### EXERCISE DESCRIPTION
Repeat the lines of the data that follow, please, starting at the first and stopping after the one with "return shares".

### GIVEN INFORMATION
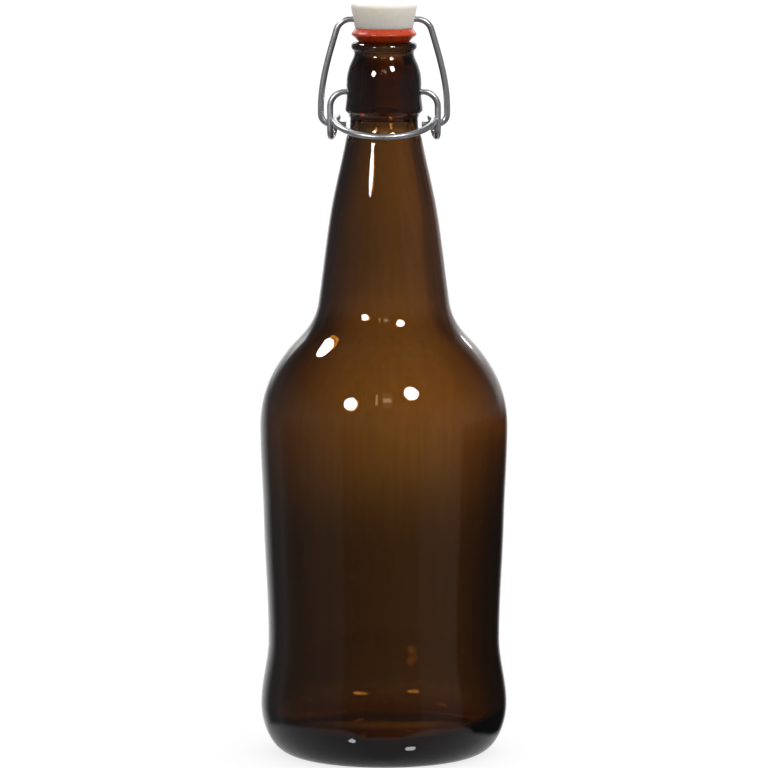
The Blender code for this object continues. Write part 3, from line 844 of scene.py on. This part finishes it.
def hang_lamp(name, lamp, centre):
    """A lamp that glass and metal mirror. Matt surfaces are lit by the room alone."""
    light = bpy.data.lights.new(name, "AREA")
    light.shape = lamp.shape
    light.size = 2 * LAMP_DISTANCE * tan(radians(lamp.width / 2))
    light.size_y = 2 * LAMP_DISTANCE * tan(radians(lamp.height / 2))
    light.color = linear(lamp.colour)[:3]
    fill = pi / 4 if lamp.shape == "ELLIPSE" else 1.0
    light.energy = lamp.radiance * pi * fill * light.size * light.size_y
    holder = brought_in(name, light)
    way = bearing(lamp.azimuth, lamp.elevation)
    holder.location = centre + way * LAMP_DISTANCE
    holder.rotation_euler = way.to_track_quat("Z", "Y").to_euler()
    hide(holder, "camera", "diffuse")
    return holder


def around(tree, given):
    """The measures of a place, or of a direction, round the bottle."""
    place = add(tree, "ShaderNodeTexCoord").outputs[given]
    parts = add(tree, "ShaderNodeSeparateXYZ", {0: place}).outputs
    turn = add(tree, "ShaderNodeMath", {0: parts["X"], 1: parts["Y"]}, operation="ARCTAN2")
    right = add(tree, "ShaderNodeMath", {0: turn.outputs[0]}, operation="DEGREES").outputs[0]
    aside = add(tree, "ShaderNodeMath", {0: right}, operation="ABSOLUTE").outputs[0]
    return {"across": parts["X"], "height": parts["Z"], "right": right, "aside": aside}


def faded(tree, places, fades):
    """How far each fade has come at a place, by its name."""
    shares = {}
    for name, fade in fades.items():
        shares[name] = add(tree, "ShaderNodeMapRange",
                           {"Value": places[fade.along], "From Min": fade.start,
                            "From Max": fade.end, "To Min": fade.first, "To Max": fade.last},
                           interpolation_type=fade.run).outputs["Result"]
    return shares


def brightness_along(tree, value, stops, run="LINEAR"):
    """A brightness that runs through its stops, (place, brightness)."""
    low, high = stops[0][0], stops[-1][0]
    share = add(tree, "ShaderNodeMapRange",
                {"Value": value, "From Min": low, "From Max": high}).outputs["Result"]
    ramp = add(tree, "ShaderNodeValToRGB", {0: share})
    ramp.color_ramp.interpolation = run
    marks = ramp.color_ramp.elements
    for at, _ in stops[1:-1]:
        marks.new((at - low) / (high - low))
    for mark, (_, glow) in zip(marks, stops):
        mark.color = (glow, glow, glow, 1.0)
    return ramp.outputs[0]


def light_room():
    """White for the eye. Matt surfaces are lit from all round, more from above and from
    the right. Glass and metal get a dim room with a bright backdrop behind the bottle."""
    world = bpy.data.worlds.new("studio")
    bpy.context.scene.world = world
    world.use_nodes = True
    tree = world.node_tree
    tree.nodes.clear()
    places = around(tree, "Generated")
    elevation = add(tree, "ShaderNodeMath", {0: places["height"]}, operation="ARCSINE")
    places["up"] = add(tree, "ShaderNodeMath", {0: elevation.outputs[0]},
                       operation="DEGREES").outputs[0]
    shares = faded(tree, places, ROOM_FADES)

    # The room, dimmer aloft, its backdrop brightest above eye level, and the floor close by
    room = brightness_along(tree, places["right"], ROOM)
    room = add(tree, "ShaderNodeMath", {0: room, 1: shares["aloft"]},
               operation="MULTIPLY").outputs[0]
    behind = add(tree, "ShaderNodeMath", {0: shares["left edge"], 1: shares["right edge"]},
                 operation="MULTIPLY").outputs[0]
    room = add(tree, "ShaderNodeMath", {0: behind, 1: shares["over the backdrop"], 2: room},
               operation="MULTIPLY_ADD").outputs[0]
    room = add(tree, "ShaderNodeMix",
               {0: shares["floor"], 2: room, 3: shares["floor glow"]}).outputs[0]

    soft = 1.0
    for share in faded(tree, places, SOFT_LIGHT).values():
        soft = add(tree, "ShaderNodeMath", {0: soft, 1: share}, operation="MULTIPLY").outputs[0]

    # What each kind of ray meets
    ray = add(tree, "ShaderNodeLightPath").outputs
    met = soft
    for kind, brightness in (("Is Camera Ray", 1.0), ("Is Glossy Ray", room),
                             ("Is Transmission Ray", GLOW_ALL_ROUND)):
        met = add(tree, "ShaderNodeMix", {0: ray[kind], 2: met, 3: brightness}).outputs[0]
    light = add(tree, "ShaderNodeBackground", {"Color": linear("#FFFFFF"), "Strength": met})
    add(tree, "ShaderNodeOutputWorld", {"Surface": light.outputs["Background"]})


def curved_sheet(name, material, glow, sizes):
    """A glowing sheet bent round the bottle, centred behind it: its distance, how many
    degrees it reaches to either side, and its foot and top."""
    material.cycles.emission_sampling = "NONE"
    light = add(material.node_tree, "ShaderNodeEmission", {"Strength": glow})
    add(material.node_tree, "ShaderNodeOutputMaterial", {"Surface": light.outputs["Emission"]})
    distance, reach, foot, top = sizes
    turns = [radians(reach) * (2 * step / SHEET_FLATS - 1) for step in range(SHEET_FLATS + 1)]
    corners = [(distance * sin(turn), distance * cos(turn), height)
               for height in (foot, top) for turn in turns]
    above = len(turns)
    faces = [(step, step + 1, above + step + 1, above + step) for step in range(SHEET_FLATS)]
    mesh = bpy.data.meshes.new(name)
    mesh.from_pydata(corners, [], faces)
    mesh.materials.append(material)
    sheet = brought_in(name, mesh)
    hide(sheet, "camera", "diffuse", "shadow")
    return sheet


def stand_low_wall():
    """A low wall all round, seen in the glass as a mirror alone. Its panels give the body
    its upright bands, it leaves the neck and the lamps clear, and the floor shows at its
    foot: further down on the right and in front, where the heel stays dark for longer."""
    material, tree = blank("panelled wall")
    places = around(tree, "Object")
    shares = faded(tree, places, WALL_FADES)
    panels, edge = (brightness_along(tree, places["right"], stops)
                    for stops in (WALL_PANELS, WALL_EDGE))
    glow = add(tree, "ShaderNodeMix", {0: shares["upper edge"], 2: panels, 3: edge}).outputs[0]
    raised = add(tree, "ShaderNodeMath",
                 {0: shares["rise on the right"], 1: shares["not far right"],
                  2: places["height"]}, operation="MULTIPLY_ADD").outputs[0]
    raised = add(tree, "ShaderNodeMath", {0: raised, 1: shares["rise in front"]},
                 operation="ADD").outputs[0]
    under = faded(tree, {"height": raised}, FLOOR_FADE)["floor"]
    glow = add(tree, "ShaderNodeMix", {0: under, 2: glow, 3: shares["floor glow"]}).outputs[0]
    wall = curved_sheet("low_wall", material, glow,
                        (WALL_DISTANCE, WALL_REACH, WALL_FOOT, WALL_TOP))
    hide(wall, "transmission")


def hang_backdrop():
    """A round backdrop close behind, seen through the glass alone: bright at mid height
    and right of the middle, and falling off to the floor and to the left."""
    material, tree = blank("glowing backdrop")
    places = around(tree, "Object")
    shares = faded(tree, places, BACKDROP_FADES)
    by_height = brightness_along(tree, places["height"], GLOW_BY_HEIGHT, "B_SPLINE")
    by_turn = brightness_along(tree, places["right"], GLOW_BY_TURN, "B_SPLINE")

    # At the height of the neck it is darker to the left, and right of an edge that leans out
    upright = add(tree, "ShaderNodeMath", {0: places["right"], 1: shares["lean at neck"]},
                  operation="SUBTRACT").outputs[0]
    beside_neck = brightness_along(tree, upright, GLOW_BESIDE_NECK)
    by_neck = add(tree, "ShaderNodeMix",
                  {0: shares["at neck"], 2: 1.0, 3: beside_neck}).outputs[0]

    # Low on the right it is darker, from a straight edge on, and lowest it darkens to the left
    shade = add(tree, "ShaderNodeMath",
                {0: shares["straight edge"], 1: shares["further right"]},
                operation="ADD").outputs[0]
    lost = add(tree, "ShaderNodeMath", {0: shares["lowest"], 1: shares["to the left"]},
               operation="MULTIPLY").outputs[0]
    lost = add(tree, "ShaderNodeMath", {0: shade, 1: shares["low"], 2: lost},
               operation="MULTIPLY_ADD").outputs[0]
    kept = add(tree, "ShaderNodeMath", {0: 1.0, 1: lost}, operation="SUBTRACT").outputs[0]

    behind = GLOW_PEAK
    for share in (by_height, by_turn, by_neck, kept):
        behind = add(tree, "ShaderNodeMath", {0: behind, 1: share},
                     operation="MULTIPLY").outputs[0]
    glow = add(tree, "ShaderNodeMix",
               {0: shares["to the sides"], 2: behind, 3: GLOW_ALL_ROUND}).outputs[0]
    backdrop = curved_sheet("backdrop", material, glow,
                            (BACKDROP_DISTANCE, BACKDROP_REACH, BACKDROP_FOOT, BACKDROP_TOP))
    hide(backdrop, "glossy")


def lay_floor():
    """Pale, and glowing a little, so that the shadows on it stay faint."""
    mesh = bpy.data.meshes.new("floor")
    corners = [(across * FLOOR_REACH, back * FLOOR_REACH, 0.0)
               for across, back in ((-1, -1), (1, -1), (1, 1), (-1, 1))]
    mesh.from_pydata(corners, [], [(0, 1, 2, 3)])
    floor = brought_in("floor", mesh)
    material, tree = blank("pale matt floor")
    surface = add(tree, "ShaderNodeBsdfPrincipled",
                  {"Base Color": linear("#787878"), "Roughness": 0.9,
                   "Specular IOR Level": 0.1, "Emission Color": linear("#FFFFFF"),
                   "Emission Strength": 0.80})
    add(tree, "ShaderNodeOutputMaterial", {"Surface": surface.outputs["BSDF"]})
    mesh.materials.append(material)
    hide(floor, "transmission", "glossy", "diffuse")


def place_camera():
    """The photograph's view, with all of it sharp."""
    camera = bpy.data.cameras.new("photo_view")
    camera.lens = CAMERA_LENS_MM
    camera.sensor_width = 36.0
    camera.clip_start = 0.1
    camera.clip_end = 50.0
    holder = brought_in("photo_view", camera)
    holder.location = CAMERA_PLACE
    holder.rotation_euler = (CAMERA_AIM - CAMERA_PLACE).to_track_quat("-Z", "Y").to_euler()
    bpy.context.scene.camera = holder


def main():
    """The five pieces, each in place of its plain solid, and the studio round them."""
    place_camera()
    wiring = wire_tree()
    wire_sizes = {"Wire radius": WIRE_RADIUS, "End round": WIRE_END_ROUND,
                  "Sides": WIRE_SIDES, "Material": zinc_wire()}

    shell = glass_shell(blown_tree())
    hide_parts("bottle_glass")
    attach(shell, "bottle")

    cap = turned("cream_stopper", stopper_outline(), drilled_tree(),
                 {"Flats": MOULDED_FLATS, "Hole height": SWIVEL.z,
                  "Hole radius": BAIL_HOLE_RADIUS,
                  "Hole length": 4 * CAP_TOP_RADIUS, "Material": cream_plastic()})
    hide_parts("stopper")
    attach(cap, "stopper")

    seal = turned("rubber_gasket", gasket_outline(), turning_tree(),
                  {"Flats": MOULDED_FLATS, "Material": red_rubber()})
    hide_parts("gasket")
    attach(seal, "stopper")

    lever = shaped("wire_lever", mirrored(lever_route()), wiring, wire_sizes)
    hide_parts("lever")
    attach(lever, "lever")

    bail = shaped("wire_bail", mirrored(bail_route()), wiring, wire_sizes)
    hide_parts("bail")
    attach(bail, "bail")

    lay_floor()
    light_room()
    stand_low_wall()
    hang_backdrop()
    for name, lamp in LAMPS.items():
        hang_lamp(name, lamp, LAMP_CENTRE)
    for name, lamp in TABLE_GLINTS.items():
        hide(hang_lamp(name, lamp, GLINT_CENTRE), "transmission")
    bpy.context.scene.view_settings.view_transform = "Standard"


main()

### THE RESULT
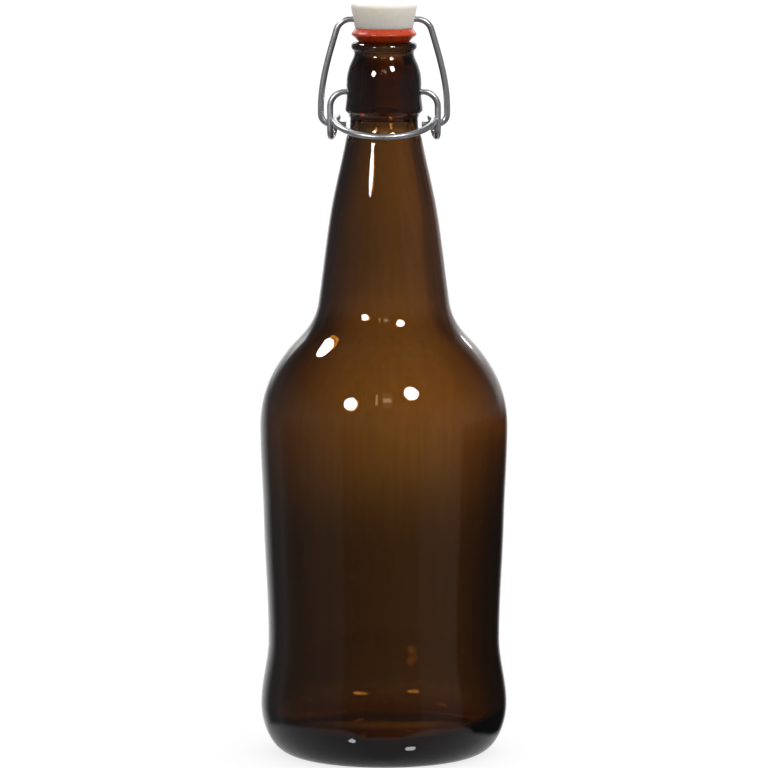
The Blender code for this object continues. Write part 3, from line 844 of scene.py on. This part finishes it.
def hang_lamp(name, lamp, centre):
    """A lamp that glass and metal mirror. Matt surfaces are lit by the room alone."""
    light = bpy.data.lights.new(name, "AREA")
    light.shape = lamp.shape
    light.size = 2 * LAMP_DISTANCE * tan(radians(lamp.width / 2))
    light.size_y = 2 * LAMP_DISTANCE * tan(radians(lamp.height / 2))
    light.color = linear(lamp.colour)[:3]
    fill = pi / 4 if lamp.shape == "ELLIPSE" else 1.0
    light.energy = lamp.radiance * pi * fill * light.size * light.size_y
    holder = brought_in(name, light)
    way = bearing(lamp.azimuth, lamp.elevation)
    holder.location = centre + way * LAMP_DISTANCE
    holder.rotation_euler = way.to_track_quat("Z", "Y").to_euler()
    hide(holder, "camera", "diffuse")
    return holder


def around(tree, given):
    """The measures of a place, or of a direction, round the bottle."""
    place = add(tree, "ShaderNodeTexCoord").outputs[given]
    parts = add(tree, "ShaderNodeSeparateXYZ", {0: place}).outputs
    turn = add(tree, "ShaderNodeMath", {0: parts["X"], 1: parts["Y"]}, operation="ARCTAN2")
    right = add(tree, "ShaderNodeMath", {0: turn.outputs[0]}, operation="DEGREES").outputs[0]
    aside = add(tree, "ShaderNodeMath", {0: right}, operation="ABSOLUTE").outputs[0]
    return {"across": parts["X"], "height": parts["Z"], "right": right, "aside": aside}


def faded(tree, places, fades):
    """How far each fade has come at a place, by its name."""
    shares = {}
    for name, fade in fades.items():
        shares[name] = add(tree, "ShaderNodeMapRange",
                           {"Value": places[fade.along], "From Min": fade.start,
                            "From Max": fade.end, "To Min": fade.first, "To Max": fade.last},
                           interpolation_type=fade.run).outputs["Result"]
    return shares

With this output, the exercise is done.